John Hussman is doubling down on his dire outlook for US stocks, even after the market defied recession predictions to notch some impressive gains this year.
Stretched equity valuations suggest that the S&P 500 index would be required to plunge of as much as 64% for the market to return to more balanced conditions, according to the asset-bubble expert who successfully predicted the stock routs of 2000 and 2008.
“The present combination of historically rich valuations, unfavorable internals, and extreme overextension places our market return/risk estimates – near term, intermediate, full-cycle, and even 10-12 year, at the most negative extremes we define,” Hussman, president of the Hussman Investment Trust, wrote in a note. “Yes, this is a bubble in my view. Yes, I believe it will end in tears.”
The S&P 500 has rallied almost 19% so far this year, taking its gains since the end of 2008 – the year of the global financial crisis – to more than 400%. The price-earnings ratio of the index, one of the valuation metrics tracked by investors, has climbed about 26 from last year’s lows near 19, according to data from macrotrends.net.
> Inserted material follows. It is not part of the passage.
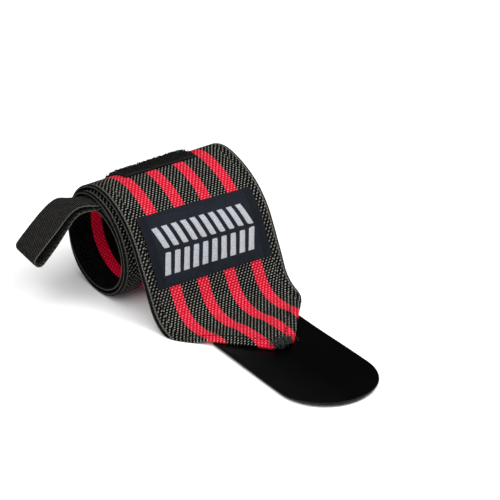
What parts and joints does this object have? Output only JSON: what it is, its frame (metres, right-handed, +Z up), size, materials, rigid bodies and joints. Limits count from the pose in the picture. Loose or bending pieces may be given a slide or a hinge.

‘64% loss would be required’
“At present, the valuation extremes we observe imply that a -64% loss in the S&P 500 would be required to restore run-of-the-mill long term prospective returns,” he added.
Valuations refer to investors’ estimates of how expensive stocks are, in relation to various yardsticks such as the earnings or the sales of the companies in focus. Higher valuations would suggest less room for stock prices to rise, meaning returns could be relatively low.
US stocks have enjoyed a strong run so far this year, despite widespread predictions for a recession resulting from the Federal Reserve’s aggressive interest-rate increases. Tech stocks in particular have seen a massive rally – led by the likes of Nvidia, Apple and Tesla – thanks an explosion of investor interest in artificial intelligence.
Hussman has previously voiced that stock market price action is a product of valuations and broader market sentiment – but both are unfavourable under current conditions.
“Despite enthusiasm about the market rebound since October, I remain convinced that this initial market loss will prove to be a small opening act in the collapse of the most extreme yield-seeking speculative bubble in U.S. history,” Hussman said.